De qualquer maneira a renovação do testemunho do Evangelho por parte da Igreja no vosso país está ligada de forma essencial ao restabelecimento de uma visão comum e de um sentido de missão por parte de toda a comunidade católica. Estou ciente de que esta é uma preocupação que tendes a peito, como se deduz dos vossos esforços finalizados a encorajar a comunicação, o debate e o testemunho coerente a todos os níveis da vida das vossas igrejas locais.

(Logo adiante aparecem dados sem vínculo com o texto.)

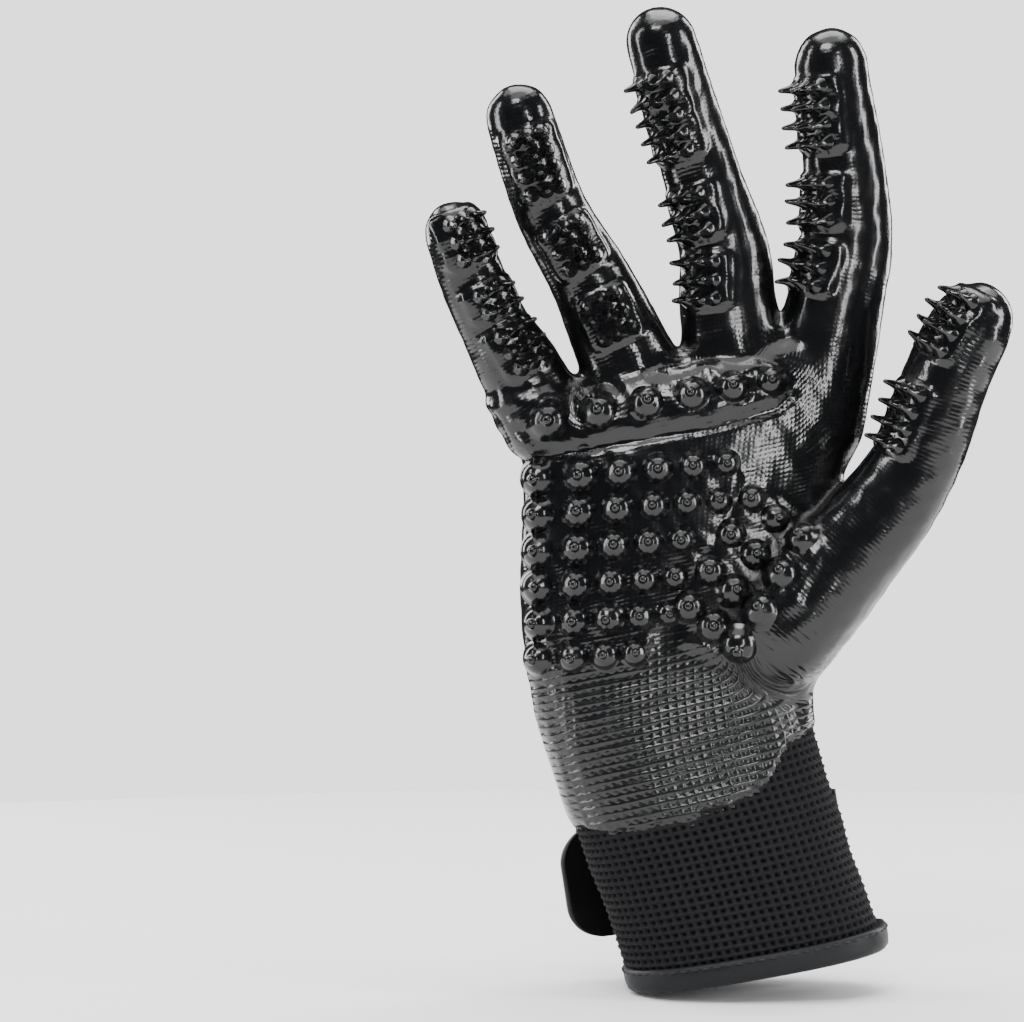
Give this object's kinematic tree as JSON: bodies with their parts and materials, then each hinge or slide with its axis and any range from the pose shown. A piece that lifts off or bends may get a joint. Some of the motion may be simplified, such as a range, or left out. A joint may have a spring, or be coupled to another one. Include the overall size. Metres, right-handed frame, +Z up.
{
  "type": "pet grooming glove",
  "caption": "Right-hand pet grooming glove: black knit dipped in glossy rubber, soft spikes along the fingers and thumb, nubs on the palm, waffle cuff and a peel-off wrist strap.",
  "frame": {"origin": "centre of the cuff's opening, on the middle line of the hem", "axes": "+Z up the hand from the wrist to the fingertips, -Y out of the palm, +Y out of the back of the hand, +X toward the thumb"},
  "size_m": [0.1522, 0.0627, 0.2574],
  "materials": {
    "black_knit": "fine matte knit",
    "cuff_waffle_knit": "elastic waffle knit, matte",
    "dipped_rubber": "glossy dipped rubber",
    "binding": "smooth coated tape, satin",
    "strap_rubber": "matte moulded rubber",
    "green_emblem": "moulded, satin",
    "thread": "sewing thread",
    "fastener_tape": "hook-and-loop tape"
  },
  "bodies": {
    "hand": {"knit_hand": "black_knit", "knit_cuff": "cuff_waffle_knit", "palm_coating": "dipped_rubber", "knuckle_nub_pad": "dipped_rubber", "palm_nub_pad": "dipped_rubber", "thumb_ball_nub_pad": "dipped_rubber", "hem_binding": "binding", "hem_stitching": "thread", "slit_binding": "binding", "strap_loop_tape": "fastener_tape", "strap_anchor": "strap_rubber"},
    "little_proximal": {"little_proximal_knit": "black_knit", "little_proximal_coating": "dipped_rubber", "little_proximal_spike_pad": "dipped_rubber"},
    "little_middle": {"little_middle_knit": "black_knit", "little_middle_coating": "dipped_rubber", "little_middle_spike_pad": "dipped_rubber"},
    "little_distal": {"little_distal_knit": "black_knit", "little_distal_coating": "dipped_rubber", "little_distal_spike_pad": "dipped_rubber"},
    "ring_proximal": {"ring_proximal_knit": "black_knit", "ring_proximal_coating": "dipped_rubber", "ring_proximal_spike_pad": "dipped_rubber"},
    "ring_middle": {"ring_middle_knit": "black_knit", "ring_middle_coating": "dipped_rubber", "ring_middle_spike_pad": "dipped_rubber"},
    "ring_distal": {"ring_distal_knit": "black_knit", "ring_distal_coating": "dipped_rubber", "ring_distal_spike_pad": "dipped_rubber"},
    "middle_proximal": {"middle_proximal_knit": "black_knit", "middle_proximal_coating": "dipped_rubber", "middle_proximal_spike_pad": "dipped_rubber"},
    "middle_middle": {"middle_middle_knit": "black_knit", "middle_middle_coating": "dipped_rubber", "middle_middle_spike_pad": "dipped_rubber"},
    "middle_distal": {"middle_distal_knit": "black_knit", "middle_distal_coating": "dipped_rubber", "middle_distal_spike_pad": "dipped_rubber"},
    "index_proximal": {"index_proximal_knit": "black_knit", "index_proximal_coating": "dipped_rubber", "index_proximal_spike_pad": "dipped_rubber"},
    "index_middle": {"index_middle_knit": "black_knit", "index_middle_coating": "dipped_rubber", "index_middle_spike_pad": "dipped_rubber"},
    "index_distal": {"index_distal_knit": "black_knit", "index_distal_coating": "dipped_rubber", "index_distal_spike_pad": "dipped_rubber"},
    "thumb_proximal": {"thumb_proximal_knit": "black_knit", "thumb_proximal_coating": "dipped_rubber", "thumb_proximal_spike_pad": "dipped_rubber"},
    "thumb_distal": {"thumb_distal_knit": "black_knit", "thumb_distal_coating": "dipped_rubber", "thumb_distal_spike_pad": "dipped_rubber"},
    "strap": {"strap_backing": "strap_rubber", "strap_hook_tape": "fastener_tape", "strap_badge": "strap_rubber", "strap_stitching": "thread", "strap_emblem": "green_emblem"}
  },
  "joints": [
    {"name": "little_knuckle", "type": "hinge", "parent": "hand", "child": "little_proximal", "pos_m": [-0.0615, 0, 0.1535], "axis": [0.8559, 0.1391, 0.498], "range_deg": [0, 38]},
    {"name": "little_middle_joint", "type": "hinge", "parent": "little_proximal", "child": "little_middle", "pos_m": [-0.0686, -0.001, 0.1656], "axis": [0.8695, 0.1383, 0.4742], "range_deg": [0, 30]},
    {"name": "little_tip_joint", "type": "hinge", "parent": "little_middle", "child": "little_distal", "pos_m": [-0.0753, -0.0035, 0.18], "axis": [0.9046, 0.1372, 0.4035], "range_deg": [0, 30]},
    {"name": "ring_knuckle", "type": "hinge", "parent": "hand", "child": "ring_proximal", "pos_m": [-0.0351, 0, 0.1601], "axis": [0.912, -0.0174, 0.4099], "range_deg": [0, 38]},
    {"name": "ring_middle_joint", "type": "hinge", "parent": "ring_proximal", "child": "ring_middle", "pos_m": [-0.0432, -0.001, 0.1776], "axis": [0.8915, -0.0174, 0.4527], "range_deg": [0, 30]},
    {"name": "ring_tip_joint", "type": "hinge", "parent": "ring_middle", "child": "ring_distal", "pos_m": [-0.0546, -0.004, 0.198], "axis": [0.9132, -0.0172, 0.4071], "range_deg": [0, 30]},
    {"name": "middle_knuckle", "type": "hinge", "parent": "hand", "child": "middle_proximal", "pos_m": [-0.0075, 0, 0.1715], "axis": [0.9943, 0.0174, 0.1052], "range_deg": [0, 40]},
    {"name": "middle_middle_joint", "type": "hinge", "parent": "middle_proximal", "child": "middle_middle", "pos_m": [-0.0086, -0.001, 0.1865], "axis": [0.9821, 0.0174, 0.1876], "range_deg": [0, 30]},
    {"name": "middle_tip_joint", "type": "hinge", "parent": "middle_middle", "child": "middle_distal", "pos_m": [-0.0156, -0.004, 0.209], "axis": [0.953, 0.0173, 0.3024], "range_deg": [0, 30]},
    {"name": "index_knuckle", "type": "hinge", "parent": "hand", "child": "index_proximal", "pos_m": [0.0207, 0, 0.1725], "axis": [0.9821, -0.0349, -0.1849], "range_deg": [0, 40]},
    {"name": "index_middle_joint", "type": "hinge", "parent": "index_proximal", "child": "index_middle", "pos_m": [0.0237, -0.001, 0.1885], "axis": [0.9971, -0.0347, -0.0676], "range_deg": [0, 30]},
    {"name": "index_tip_joint", "type": "hinge", "parent": "index_middle", "child": "index_distal", "pos_m": [0.0224, -0.004, 0.211], "axis": [0.9943, -0.0345, 0.1004], "range_deg": [0, 30]},
    {"name": "thumb_knuckle", "type": "hinge", "parent": "hand", "child": "thumb_proximal", "pos_m": [0.0372, -0.014, 0.1253], "axis": [0.3479, -0.8759, -0.3344], "range_deg": [0, 25]},
    {"name": "thumb_tip_joint", "type": "hinge", "parent": "thumb_proximal", "child": "thumb_distal", "pos_m": [0.0484, -0.018, 0.1544], "axis": [0.3806, -0.8757, -0.2971], "range_deg": [0, 35]},
    {"name": "strap_peel", "type": "hinge", "parent": "hand", "child": "strap", "pos_m": [0.01871, 0.0249, 0.0283], "axis": [0.1736, 0, -0.9848], "range_deg": [0, 120]}
  ]
}
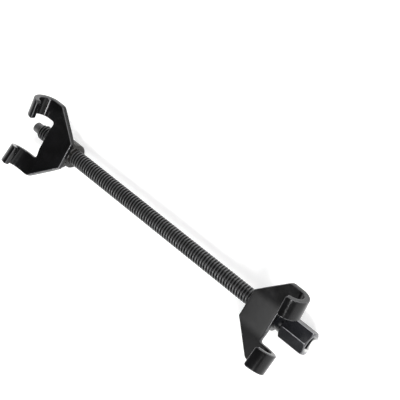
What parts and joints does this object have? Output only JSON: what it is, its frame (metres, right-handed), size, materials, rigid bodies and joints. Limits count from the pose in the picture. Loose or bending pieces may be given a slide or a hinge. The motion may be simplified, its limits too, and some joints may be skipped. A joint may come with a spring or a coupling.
{
  "type": "coil spring compressor",
  "caption": "Screw unit that squeezes a suspension coil spring: a long trapezoidal screw draws a threaded hook jaw towards a plain one.",
  "frame": {"origin": "on the screw axis, at the mouth of the square drive in the head", "axes": "+X runs along the screw towards the drive head, +Z is square to the jaw plates on the side of the hooks, +Y completes a right-handed frame"},
  "size_m": [0.37, 0.0816, 0.0594],
  "materials": {
    "jaw_paint": "satin black paint",
    "sleeve_paint": "satin black paint, thinner and browner at the welds",
    "screw_black": "black oxide, oiled",
    "head_black": "black oxide, satin, bluish",
    "washer_steel": "dark zinc"
  },
  "bodies": {
    "upper_jaw_assembly": {"upper_jaw": "jaw_paint", "upper_sleeve": "sleeve_paint", "upper_welds": "sleeve_paint"},
    "screw_assembly": {"lead_screw": "screw_black", "drive_head": "head_black", "head_pin": "washer_steel", "thrust_washer": "washer_steel"},
    "lower_jaw_assembly": {"lower_jaw": "jaw_paint", "lower_nut_sleeve": "sleeve_paint", "lower_welds": "sleeve_paint"}
  },
  "joints": [
    {"name": "screw_turn", "type": "hinge", "parent": "upper_jaw_assembly", "child": "screw_assembly", "pos_m": [0, 0, 0], "axis": [1, 0, 0], "range_deg": [-27200, 2260]},
    {"name": "lower_jaw_travel", "type": "slide", "parent": "upper_jaw_assembly", "child": "lower_jaw_assembly", "axis": [1, 0, 0], "range_m": [-0.02, 0.24]}
  ],
  "couplings": [
    {"joint": "lower_jaw_travel", "follows": "screw_turn", "m_per_rad": -0.00050532}
  ]
}
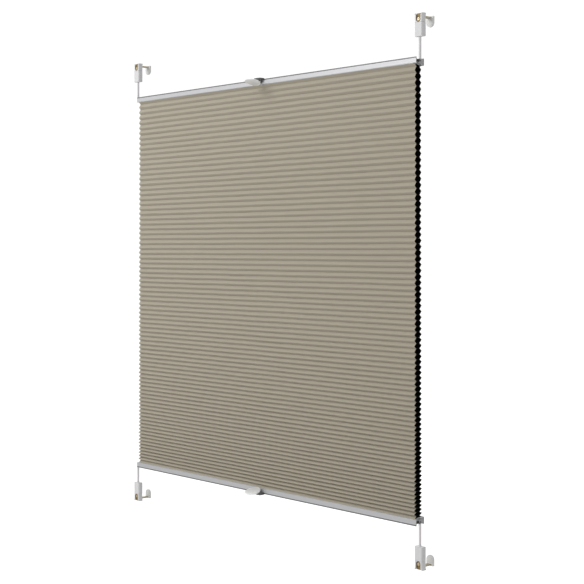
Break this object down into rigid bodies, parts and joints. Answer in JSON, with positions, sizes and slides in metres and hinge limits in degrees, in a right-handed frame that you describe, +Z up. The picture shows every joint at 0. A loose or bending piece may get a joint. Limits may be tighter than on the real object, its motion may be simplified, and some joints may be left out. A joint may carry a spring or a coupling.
{
  "type": "pleated blind",
  "caption": "Honeycomb pleated blind on two sliding aluminium rails, strung on crossed tension cords between four screw clamps that grip a window sash.",
  "frame": {"origin": "centre of the whole blind's box at rest", "axes": "+X along the rails, to the right as seen from the room; +Z up; -Y towards the room"},
  "size_m": [1.0334, 0.0842, 1.184],
  "materials": {
    "rail_aluminium": "satin",
    "strip_aluminium": "mill",
    "pleated_fabric": "matte",
    "cord_yarn": "matte",
    "guide_plastic": "matte",
    "nose_plastic": "satin",
    "clamp_plastic": "satin",
    "hook_steel": "gloss",
    "screw_brass": "satin",
    "sleeve_plastic": "satin",
    "stop_brass": "satin",
    "clip_plastic": "satin",
    "grip_plastic": "gloss"
  },
  "bodies": {
    "root": {"clamp_body_bottom_left": "clamp_plastic", "clamp_body_bottom_right": "clamp_plastic", "clamp_body_top_left": "clamp_plastic", "clamp_body_top_right": "clamp_plastic", "cord_sleeve_bottom_left": "sleeve_plastic", "cord_sleeve_bottom_right": "sleeve_plastic", "cord_sleeve_top_left": "sleeve_plastic", "cord_sleeve_top_right": "sleeve_plastic", "cord_stop_bottom_left": "stop_brass", "cord_stop_bottom_right": "stop_brass", "cord_stop_top_left": "stop_brass", "cord_stop_top_right": "stop_brass", "honeycomb_fabric": "pleated_fabric", "tension_cord_left": "cord_yarn", "tension_cord_right": "cord_yarn", "tension_shoe_bottom_left": "clamp_plastic", "tension_shoe_bottom_right": "clamp_plastic", "tension_shoe_top_left": "clamp_plastic", "tension_shoe_top_right": "clamp_plastic"},
    "top_rail": {"cord_guide_top_left": "guide_plastic", "cord_guide_top_right": "guide_plastic", "guide_nose_top_left": "nose_plastic", "guide_nose_top_right": "nose_plastic", "top_fabric_strip": "strip_aluminium", "top_grip": "grip_plastic", "top_grip_clip": "clip_plastic", "top_rail": "rail_aluminium"},
    "bottom_rail": {"bottom_fabric_strip": "strip_aluminium", "bottom_grip": "grip_plastic", "bottom_grip_clip": "clip_plastic", "bottom_rail": "rail_aluminium", "cord_guide_bottom_left": "guide_plastic", "cord_guide_bottom_right": "guide_plastic", "guide_nose_bottom_left": "nose_plastic", "guide_nose_bottom_right": "nose_plastic"},
    "screw_top_right": {"clamp_screw_top_right": "screw_brass"},
    "hook_top_right": {"clamp_hook_top_right": "hook_steel"},
    "screw_top_left": {"clamp_screw_top_left": "screw_brass"},
    "hook_top_left": {"clamp_hook_top_left": "hook_steel"},
    "screw_bottom_right": {"clamp_screw_bottom_right": "screw_brass"},
    "hook_bottom_right": {"clamp_hook_bottom_right": "hook_steel"},
    "screw_bottom_left": {"clamp_screw_bottom_left": "screw_brass"},
    "hook_bottom_left": {"clamp_hook_bottom_left": "hook_steel"}
  },
  "joints": [
    {"name": "top_rail_slide", "type": "slide", "parent": "root", "child": "top_rail", "axis": [0, 0, -1], "range_m": [0, 0.42], "deforming": ["honeycomb_fabric", "tension_cord_left", "tension_cord_right"]},
    {"name": "bottom_rail_slide", "type": "slide", "parent": "root", "child": "bottom_rail", "axis": [0, 0, 1], "range_m": [0, 0.42], "deforming": ["honeycomb_fabric", "tension_cord_left", "tension_cord_right"]},
    {"name": "screw_top_right_turn", "type": "hinge", "parent": "root", "child": "screw_top_right", "pos_m": [0.5045, 0.00365, 0.5795], "axis": [0, 1, 0], "range_deg": [0, 2521]},
    {"name": "hook_top_right_slide", "type": "slide", "parent": "root", "child": "hook_top_right", "axis": [0, -1, 0], "range_m": [0, 0.0049]},
    {"name": "screw_top_left_turn", "type": "hinge", "parent": "root", "child": "screw_top_left", "pos_m": [-0.5045, 0.00365, 0.5795], "axis": [0, 1, 0], "range_deg": [0, 2521]},
    {"name": "hook_top_left_slide", "type": "slide", "parent": "root", "child": "hook_top_left", "axis": [0, -1, 0], "range_m": [0, 0.0049]},
    {"name": "screw_bottom_right_turn", "type": "hinge", "parent": "root", "child": "screw_bottom_right", "pos_m": [0.5045, 0.00365, -0.5795], "axis": [0, 1, 0], "range_deg": [0, 2521]},
    {"name": "hook_bottom_right_slide", "type": "slide", "parent": "root", "child": "hook_bottom_right", "axis": [0, -1, 0], "range_m": [0, 0.0049]},
    {"name": "screw_bottom_left_turn", "type": "hinge", "parent": "root", "child": "screw_bottom_left", "pos_m": [-0.5045, 0.00365, -0.5795], "axis": [0, 1, 0], "range_deg": [0, 2521]},
    {"name": "hook_bottom_left_slide", "type": "slide", "parent": "root", "child": "hook_bottom_left", "axis": [0, -1, 0], "range_m": [0, 0.0049]}
  ],
  "couplings": [
    {"joint": "screw_top_right_turn", "follows": "hook_top_right_slide", "rad_per_m": 8976},
    {"joint": "screw_top_left_turn", "follows": "hook_top_left_slide", "rad_per_m": 8976},
    {"joint": "screw_bottom_right_turn", "follows": "hook_bottom_right_slide", "rad_per_m": 8976},
    {"joint": "screw_bottom_left_turn", "follows": "hook_bottom_left_slide", "rad_per_m": 8976}
  ]
}
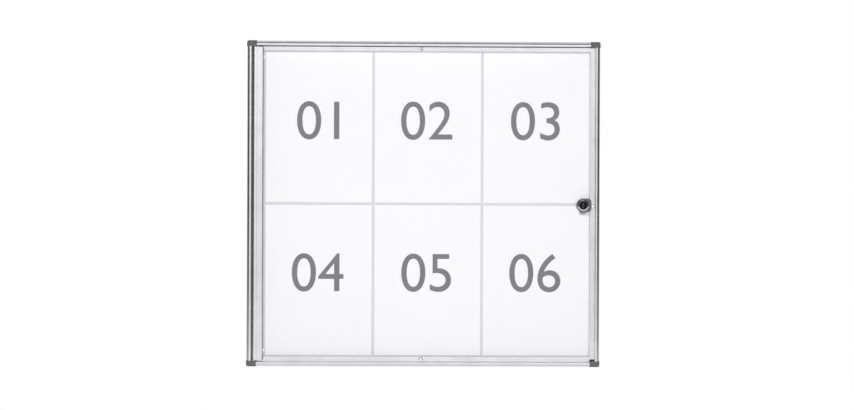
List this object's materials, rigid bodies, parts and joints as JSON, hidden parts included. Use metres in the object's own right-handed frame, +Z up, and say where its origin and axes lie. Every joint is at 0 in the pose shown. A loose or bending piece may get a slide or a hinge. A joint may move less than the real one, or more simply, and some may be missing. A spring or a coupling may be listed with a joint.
{
  "type": "lockable notice board",
  "caption": "Slim wall-hung notice case with a hinged clear door, a cam lock, aluminium profiles and grey corner pieces.",
  "frame": {"origin": "middle of the four wall-screw holes, on the back panel's rear face", "axes": "+X to the viewer's right, +Y away from the viewer into the wall, +Z up"},
  "size_m": [0.697, 0.0337, 0.642],
  "materials": {
    "anodised_aluminium": "satin clear anodised extrusion",
    "corner_plastic": "moulded mid-grey plastic",
    "screw_steel": "zinc-plated steel",
    "lacquered_steel": "white lacquer, satin",
    "paper": "plain white paper",
    "clear_rubber": "clear soft bumper",
    "gasket_rubber": "grey glazing rubber",
    "clear_acrylic": "clear polished sheet",
    "bush_plastic": "natural low-friction plastic",
    "chrome": "polished chromed zinc",
    "black_plug": "black enamelled zinc"
  },
  "bodies": {
    "case": {"frame_left": "anodised_aluminium", "frame_right": "anodised_aluminium", "frame_top": "anodised_aluminium", "frame_bottom": "anodised_aluminium", "corner_top_left": "corner_plastic", "corner_bottom_left": "corner_plastic", "corner_top_right": "corner_plastic", "corner_bottom_right": "corner_plastic", "corner_screws": "screw_steel", "back_panel": "lacquered_steel", "notice_sheets": "paper", "pane_bumpers": "clear_rubber", "hinge_bush_top": "bush_plastic", "hinge_bush_bottom": "bush_plastic"},
    "door": {"hinge_stile": "anodised_aluminium", "stile_cap_top": "corner_plastic", "stile_cap_bottom": "corner_plastic", "glazing_gasket": "gasket_rubber", "hinge_pin_top": "screw_steel", "hinge_pin_bottom": "screw_steel", "pane": "clear_acrylic", "lock_housing": "corner_plastic", "lock_barrel": "chrome", "lock_washer": "screw_steel", "lock_nut": "screw_steel"},
    "lock": {"lock_plug": "black_plug", "lock_cam": "screw_steel", "lock_cam_screw": "screw_steel"}
  },
  "joints": [
    {"name": "door_hinge", "type": "hinge", "parent": "case", "child": "door", "pos_m": [-0.3331, -0.0244, 0], "axis": [0, 0, -1], "range_deg": [0, 115]},
    {"name": "lock_turn", "type": "hinge", "parent": "door", "child": "lock", "pos_m": [0.3146, -0.0244, -0.0016], "axis": [0, -1, 0], "range_deg": [0, 90]}
  ]
}
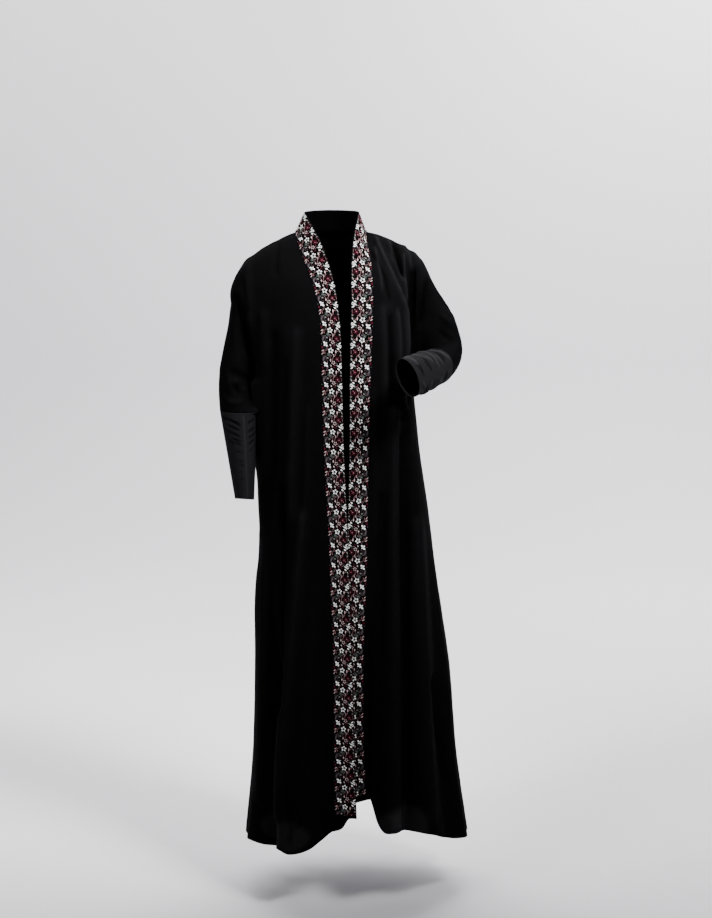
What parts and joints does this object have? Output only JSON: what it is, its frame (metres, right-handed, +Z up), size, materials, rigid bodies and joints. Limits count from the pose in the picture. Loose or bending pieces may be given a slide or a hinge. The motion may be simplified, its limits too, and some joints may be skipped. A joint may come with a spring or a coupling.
{
  "type": "abaya cloak",
  "caption": "Long black open-front abaya cloak, worn form, with cut-in-one sleeves, long charcoal jersey cuffs and floral trim bands round the neck and down both front edges.",
  "frame": {"origin": "centre of the neck, level with the shoulders, where the wearer carries the cloak", "axes": "+Z up along the body, -Y towards the open front, +X towards the wearer's left"},
  "size_m": [0.5796, 0.4866, 1.4731],
  "materials": {
    "black_crepe": "matt woven crepe",
    "charcoal_jersey": "matt knitted jersey",
    "floral_trim": "woven band with raised coloured embroidery"
  },
  "bodies": {
    "root": {"back": "black_crepe", "front_right": "black_crepe", "front_left": "black_crepe", "cuff_right": "charcoal_jersey", "cuff_left": "charcoal_jersey", "band_right": "floral_trim", "band_left": "floral_trim"}
  },
  "joints": []
}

Penso especialmente na importância das universidades católicas e nos sinais de renovação da sua missão eclesial, como é demonstrado pelos debates que celebram o décimo aniversário da Constituição Apostólica Ex Corde Ecclesiae, e por iniciativas como o simpósio realizado recentemente na Catholic University of America sobre a actividade intelectual da nova evangelização. Os jovens têm o direito de escutar com clareza o ensinamento da Igreja e, o que é ainda mais importante, de ser inspirados pela coerência e beleza da mensagem cristã de modo que, por sua vez, possam infundir nos seus coetâneos um amor profundo a Cristo e à sua Igreja.
Queridos Irmãos Bispos, estou ciente dos numerosos problemas, urgentes e por vezes aparentemente insolúveis, que enfrentais todos os dias no exercício do vosso ministério. Com a confiança que nasce da fé, e com grande afecto, transmito-vos estas palavras de encorajamento e confio-vos de bom grado, a vós e o vosso clero, os religiosos e os leigos das vossas Dioceses à intercessão de Maria Imaculada, Padroeira dos Estados Unidos. Concedo a todos vós a minha Bênção Apostólica como penhor de sabedoria, força e paz no Senhor.